Pandemie-Tagebuch (4): Sommerfrühling


Dieser Sommer 2020 ist mein Frühling. Denn ein Jahr ohne Frühling, wie dieses Jahr, ist eigentlich keines. Mein inneres Leben endet im November und beginnt im März.

Das entbiert jeder Logik, weil viele wichtige Menschen – einschließlich meiner Kinder und mir – in dieser Zeit Geburtstag haben. Aber die besten, großen Dinge sind mir immer im März passiert. Und erst, wenn es um 18 Uhr noch hell ist, nenne ich das Ganze „Tag“. Ich bin derart konditioniert auf mein März-Feeling, das ich sogar dazu neige, alles halbwegs Gute im März hochzujazzen. Meine Neigung, allem einen Sinn abzuverlangen, alles zu labeln, gerät dieses Jahr allerdings an seine Grenzen. Ich labele dieses Herumkäfern in den eigenen vier Wänden mit „in die vernünftigen Jahre kommen?!?“, obwohl ich mich lediglich genau so verhalte wie der überwiegende Teil der Menschheit. Im Keine-Ahnung-haben übe ich noch. Auch damit bin ich nicht allein, wie ich in den immer heftiger ausschlagenden Twitter-Eskapaden bemerke. Das Dreschen hat wieder begonnen. Aah.

Häufiger denke ich: Wir verschwinden hinter unseren Masken, sehen monatelang unsere Freunde nicht, reisen höchstens heimlich. Das bietet Möglichkeiten! Als mittelalter Mensch ist die Liste der Versäumnisse und falschen Entscheidungen lang. Meine Hybris (Lebenserhaltungstrieb) ließ mich oft behaupten, alles habe einen Sinn (siehe oben).
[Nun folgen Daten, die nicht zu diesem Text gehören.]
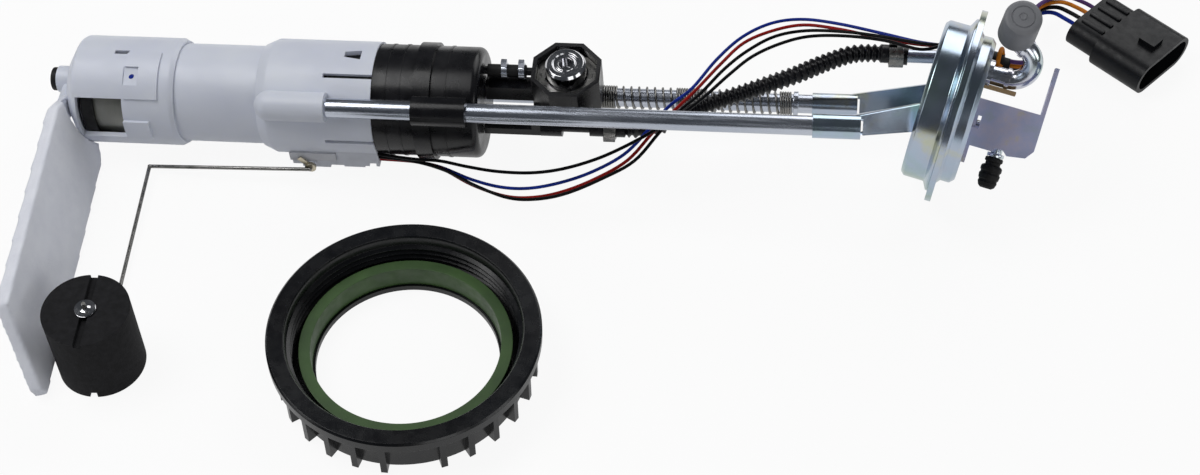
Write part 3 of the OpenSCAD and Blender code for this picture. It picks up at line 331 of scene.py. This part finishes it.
def cut_foam():
    f = Finish("black foam", (0.009, 0.009, 0.010), 0.85)
    f.colours(f.noise(400, 5), [(0.3, (0.004, 0.004, 0.005)), (0.75, (0.012, 0.012, 0.014))])
    cells = f.node("ShaderNodeTexVoronoi", Scale=1500)
    f.link(f.place, cells.inputs["Vector"])
    f.bump(cells.outputs["Distance"], 0.35, 0.12)
    f.bump(f.noise(500, 4), 0.3, 0.1)
    f.shader.inputs["Specular IOR Level"].default_value = 0.3
    return f.material


def zinc_plate():
    f = Finish("zinc plating", (0.46, 0.52, 0.58), 0.28, 1.0)
    cloud = f.noise(30, 5, 0.62)
    f.colours(cloud, [
        (0.30, (0.34, 0.44, 0.38)), (0.40, (0.40, 0.52, 0.54)), (0.50, (0.44, 0.53, 0.64)),
        (0.58, (0.46, 0.52, 0.62)), (0.66, (0.52, 0.54, 0.44)), (0.76, (0.34, 0.46, 0.44)),
    ])
    f.gloss(f.noise(55, 5), 0.15, 0.27)
    f.bump(f.noise(900, 4), 0.15, 0.05)
    f.bump(f.noise(60, 3), 0.1, 0.3)
    return f.material


# Satin zinc with a lavender tint of its own, in colours lighter than the other zinc: painted light,
# for the bright reflection of the flat plate
def bracket_zinc_painted_light():
    f = Finish("satin zinc plating with painted light", (0.42, 0.46, 0.60), 0.5, 1.0)
    f.colours(f.noise(70, 5, 0.6), [
        (0.30, (0.46, 0.52, 0.62)), (0.45, (0.50, 0.53, 0.74)), (0.56, (0.58, 0.56, 0.72)),
        (0.64, (0.62, 0.58, 0.52)), (0.74, (0.46, 0.56, 0.60)),
    ])
    f.gloss(f.noise(90, 4), 0.42, 0.55)
    f.bump(f.noise(900, 4), 0.15, 0.05)
    return f.material


def zinc_tube():
    f = Finish("bright zinc tube", (0.58, 0.62, 0.66), 0.2, 1.0)
    f.colours(f.noise(70, 4), [
        (0.3, (0.48, 0.62, 0.56)), (0.5, (0.70, 0.74, 0.82)), (0.7, (0.60, 0.58, 0.62)),
    ])
    f.gloss(f.noise(120, 4), 0.12, 0.28)
    f.bump(f.noise(200, 3), 0.12, 0.12)
    return f.material


def drawn_steel():
    f = Finish("drawn steel", (0.50, 0.53, 0.60), 0.26, 1.0)
    lines = f.stretched((30, 900, 900))
    f.colours(f.noise(18, 4), [(0.3, (0.46, 0.50, 0.58)), (0.7, (0.60, 0.63, 0.70))])
    f.gloss(f.noise(1, 4, 0.6, lines), 0.2, 0.32)
    f.bump(f.noise(1, 3, 0.5, lines), 0.05, 0.02)
    return f.material


def can_steel():
    f = Finish("pump can steel", (0.26, 0.26, 0.23), 0.42, 0.9)
    lines = f.stretched((900, 40, 40))
    f.colours(f.noise(30, 4), [(0.3, (0.20, 0.20, 0.17)), (0.7, (0.33, 0.33, 0.30))])
    f.gloss(f.noise(1, 4, 0.6, lines), 0.34, 0.52)
    f.bump(f.noise(1, 3, 0.5, lines), 0.1, 0.04)
    return f.material


def polished_chrome():
    f = Finish("chrome", (0.62, 0.62, 0.64), 0.1, 1.0)
    f.colours(f.noise(60, 3), [(0.3, (0.52, 0.52, 0.54)), (0.7, (0.68, 0.68, 0.70))])
    f.gloss(f.noise(300, 4), 0.06, 0.18)
    f.bump(f.noise(150, 3), 0.05, 0.08)
    return f.material


def spring_steel():
    f = Finish("spring steel", (0.24, 0.24, 0.23), 0.32, 1.0)
    f.colours(f.noise(200, 4), [(0.3, (0.16, 0.16, 0.15)), (0.7, (0.32, 0.31, 0.30))])
    f.gloss(f.noise(600, 3), 0.22, 0.42)
    f.bump(f.noise(2500, 3), 0.15, 0.03)
    return f.material


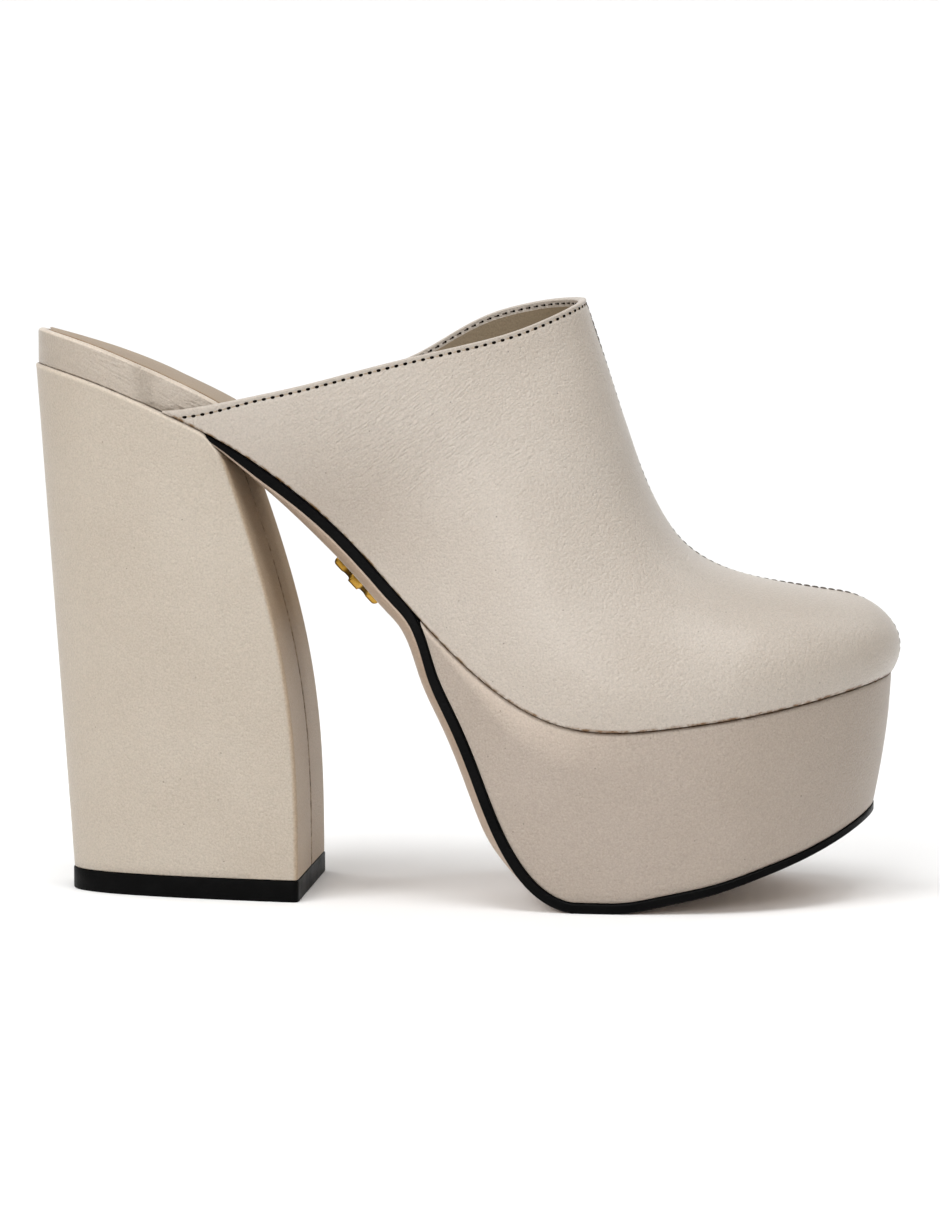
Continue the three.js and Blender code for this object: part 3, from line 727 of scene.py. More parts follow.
@dataclass(frozen=True)
class Leather:
    """Full-grain calf, pigmented and plated: even colour, fine pebble grain and a satin sheen."""

    name: str
    pale: str
    deep: str
    roughness: float = 0.38
    coat: float = 0.25
    # Drawn a little coarser than real calf grain, so that it still shows at the photograph's size.
    grain_mm: float = 0.7
    grain_depth_mm: float = 0.15
    crease_mm: float = 0.48
    crease_depth_mm: float = 0.6
    crease_climb: float = 38.0
    specular: float = 0.5
    edge: str = "6e4e28"
    # The tint of its painted shade, laid where its mark of painted light is below zero.
    painted_shade_tint: str = ""
    specks: float = 0.55
    speck_apart_mm: float = 5.2
    cloud_mm: float = 34.0
    mottle_mm: float = 0.45
    pore_mm: float = 0.4
    cement_mm: float = 2.0
    creases: tuple = ()

    def make(self) -> bpy.types.Material:
        """Builds the material.

        Returns:
            The material.
        """
        material = bpy.data.materials.new(self.name)
        material.use_nodes = True
        tree = material.node_tree
        tree.nodes.clear()
        place = add(tree, "ShaderNodeTexCoord").outputs["Object"]
        broad = {"in:Scale": scale_for(self.cloud_mm), "in:Detail": 2.0}
        cloud = add(tree, "ShaderNodeTexNoise", broad, {"Vector": place}).outputs["Fac"]
        height = self.relief(tree, place)
        bump = add(tree, "ShaderNodeBump", {"in:Strength": 1.0, "in:Distance": MM}, {"Height": height})
        satin = span(*NOISE_MIDDLE, self.roughness - 0.03, self.roughness + 0.04)
        sheen = add(tree, "ShaderNodeMapRange", satin, {"Value": cloud}).outputs["Result"]
        settings = {
            "in:IOR": 1.5,
            "in:Subsurface Weight": 0.05,
            "in:Subsurface Radius": (0.004, 0.0025, 0.0018),
            "in:Subsurface Scale": 0.3,
            "in:Specular IOR Level": self.specular,
            "in:Coat Weight": self.coat,
            "in:Coat Roughness": 0.32,
        }
        links = {
            "Base Color": self.tone(tree, place, cloud),
            "Roughness": sheen,
            "Normal": bump.outputs["Normal"],
        }
        # Where painted shade is laid on, the sheen is taken away with it.
        if self.painted_shade_tint:
            links["Specular IOR Level"] = self.by_painted_light(tree, (-1.0, 0.0), (0.0, self.specular))
            links["Coat Weight"] = self.by_painted_light(tree, (-1.0, 0.0), (0.0, self.coat))
        shader = add(tree, "ShaderNodeBsdfPrincipled", settings, links)
        add(tree, "ShaderNodeOutputMaterial", links={"Surface": shader.outputs["BSDF"]})
        return material

    def by_painted_light(self, tree: Tree, painted_light: tuple, values: tuple) -> Socket:
        """A value that follows the piece's mark of painted light: a painted highlight above zero, painted
        shade below it.

        Args:
            tree: the node tree.
            painted_light: the marks at which it starts and stops changing.
            values: what it is at those two marks.

        Returns:
            The value's socket.
        """
        mark = add(tree, "ShaderNodeAttribute", {"attribute_name": "painted_light"}).outputs["Fac"]
        return add(tree, "ShaderNodeMapRange", span(*painted_light, *values), {"Value": mark}).outputs["Result"]

    def tone(self, tree: Tree, place: Socket, cloud: Socket) -> Socket:
        """The colour: a faint cloud of pigment, fine mottle, a few dark specks, painted highlight and painted
        shade, and cement.

        Args:
            tree: the node tree.
            place: Object coordinates.
            cloud: a broad noise.

        Returns:
            The colour's socket.
        """
        stops = add(tree, "ShaderNodeValToRGB", links={"Fac": cloud})
        for stop, at, code in zip(stops.color_ramp.elements, NOISE_MIDDLE, (self.deep, self.pale)):
            stop.position, stop.color = at, colour(code)
        base = stops.outputs["Color"]
        # Painted shade: the colour is drawn towards its tint where the light mark falls below zero.
        if self.painted_shade_tint:
            painted_shade_mix = {"data_type": "RGBA", "in:7": colour(self.painted_shade_tint)}
            share = self.by_painted_light(tree, (-1.0, 0.0), (1.0, 0.0))
            base = add(tree, "ShaderNodeMix", painted_shade_mix, {"0": share, "6": base}).outputs[2]
        fine = {"in:Scale": scale_for(self.mottle_mm), "in:Detail": 2.0}
        mottle = add(tree, "ShaderNodeTexNoise", fine, {"Vector": place}).outputs["Fac"]
        mottled = add(tree, "ShaderNodeMapRange", span(*NOISE_MIDDLE, 0.9, 1.09), {"Value": mottle})
        sparse = {"feature": "F1", "in:Scale": scale_for(self.speck_apart_mm)}
        dots = add(tree, "ShaderNodeTexVoronoi", sparse, {"Vector": place}).outputs["Distance"]
        clean = add(tree, "ShaderNodeMapRange", span(0.025, 0.05, self.specks, 1.0), {"Value": dots})
        # Painted highlight: up to 1.4 times paler where the light mark rises above zero.
        painted_highlight = self.by_painted_light(tree, (0.0, 1.0), (1.0, 1.4))
        shade = mottled.outputs["Result"]
        for factor in (clean.outputs["Result"], painted_highlight):
            shade = add(tree, "ShaderNodeMath", TIMES, {"0": shade, "1": factor}).outputs["Value"]
        tinted = add(tree, "ShaderNodeVectorMath", {"operation": "SCALE"}, {"0": base, "Scale": shade})
        edge = add(tree, "ShaderNodeAttribute", {"attribute_name": "edge"}).outputs["Fac"]
        patches = {"in:Scale": scale_for(self.cement_mm), "in:Detail": 4.0}
        patchy = add(tree, "ShaderNodeTexNoise", patches, {"Vector": place}).outputs["Fac"]
        uneven = add(tree, "ShaderNodeMapRange", span(*NOISE_MIDDLE, -0.3, 1.5), {"Value": patchy})
        glued = add(tree, "ShaderNodeMath", TIMES, {"0": edge, "1": uneven.outputs["Result"]})
        mixed = add(
            tree,
            "ShaderNodeMix",
            {"data_type": "RGBA", "clamp_factor": True, "in:7": colour(self.edge)},
            {"0": glued.outputs["Value"], "6": tinted.outputs["Vector"]},
        )
        return mixed.outputs[2]

    def relief(self, tree: Tree, place: Socket) -> Socket:
        """The surface's height in millimetres: pebble grain, pores and creases.

        Args:
            tree: the node tree.
            place: Object coordinates.

        Returns:
            The height's socket.
        """
        cells = {"feature": "F1", "in:Scale": scale_for(self.grain_mm)}
        pebbles = add(tree, "ShaderNodeTexVoronoi", cells, {"Vector": place}).outputs["Distance"]
        domed = add(tree, "ShaderNodeMath", TIMES, {"0": pebbles, "1": pebbles})
        fine = {"in:Scale": scale_for(self.pore_mm), "in:Detail": 3.0}
        pores = add(tree, "ShaderNodeTexNoise", fine, {"Vector": place})
        # Fine creases that run one way, where the piece's crease attribute lets them.
        turned = add(
            tree,
            "ShaderNodeMapping",
            {
                "vector_type": "TEXTURE",
                "in:Rotation": (0.0, -math.radians(self.crease_climb), 0.0),
                "in:Scale": (4.6, 1.6, 1.0),
            },
            {"Vector": place},
        ).outputs["Vector"]
        wavy = {"in:Scale": scale_for(self.crease_mm), "in:Detail": 2.0, "in:Distortion": 0.25}
        strands = add(tree, "ShaderNodeTexNoise", wavy, {"Vector": turned}).outputs["Fac"]
        allowed = add(tree, "ShaderNodeAttribute", {"attribute_name": "crease"}).outputs["Fac"]
        creased = add(tree, "ShaderNodeMath", TIMES, {"0": strands, "1": allowed})
        parts = [
            (domed.outputs["Value"], -self.grain_depth_mm),
            (pores.outputs["Fac"], 0.9 * self.grain_depth_mm),
            (creased.outputs["Value"], self.crease_depth_mm),
        ]
        parts += [(crease.height(tree, place), -crease.depth) for crease in self.creases]
        height = None
        for value, weight in parts:
            links = {"0": value} if height is None else {"0": value, "2": height}
            weighed = {"operation": "MULTIPLY_ADD", "in:1": weight}
            height = add(tree, "ShaderNodeMath", weighed, links).outputs["Value"]
        return height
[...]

Aber, ich weiß nicht, ob es das Alter oder 2020 ist, ich gehe mir damit langsam selbst auf die Nerven. Manches ist einfach sch* gelaufen. So!

Als im Juni die Zahlen sinken und wir uns zwar zusammenreißen sollen, aber auch raus dürfen, bekomme ich eine Frühlingssommer-Hektik, weil ich natürlich auch den anrollenden Sommer liebe und jetzt zwei Gefühle auf einmal verwalten muss. Ich feiere also den Anfang des Frühlings und springe fünf Minuten später in den See. Schnell, bevor alles wieder geschlossen wird. Der Abstand ist hier eher förderlich, weil ich gerne nackt bade, aber nicht gerne nacktbade, was aber die meisten an diesem See tun. Mit ausgebreiteten Armen und Beinen breiten sie ihr im besten Sinne pralles Leben vor allen aus, vielleicht schwindet mit dem Scham- auch das Taktgefühl, vielleicht ist das aber auch egal, wozu gibts Köpfhörer, die mir die neueste Pandemiemusik in die Ohren träufelt. Ich mäandere zwischen intellektuellem Geigencountry und smoothem Jazz und schaue der afrikanischen Nilgans-Familie zu, wie sie zwischen den breiten Körpern nach Futter sucht.

Dass ich viel mehr Musik höre als früher, hängt auch mit einer kleinen Herzmutigkeit zusammen. Vielleicht aus Langeweile oder aus Aufregung hat sich über den Lock- genauer Shut-Down eine Bekanntschaft Plus in etwas festeres verwandelt. Oder? Es ist schwer zu sagen, wie alles in diesen Tagen. Bevor sich das sorgsam abgewogene Herzblut wirklich in einen festen, kompakten, rosaroten Eiswürfel verwandelt, bekommt einer von uns – nun, kalte Füße. Ich gewinne den Eindruck, dass es in den 40ern nicht einfacher ist als in den 30ern mit der Liebe. Ekstase und zweite Chance, jugendlicher Leichtsinn und Unsterblichkeit sind passé. Mehrmals bin ich mir uneinig, ob ich das nun gut finde oder nicht. Corona-Sorbet.

Aber ich habe keine Zeit. Ich muss die Zeit nutzen. Zwei Jahreszeiten auf einmal.

Ich fahre mit den Kindern in den Urlaub und poste kaum Fotos, weil ich nicht unvernünftig sein will. Und genieße nichts so sehr wie diese kleine Verwegenheit an den äußersten Zipfel Europas.

Es ist Ende August und ich wäre jetzt bereit für den Sommer.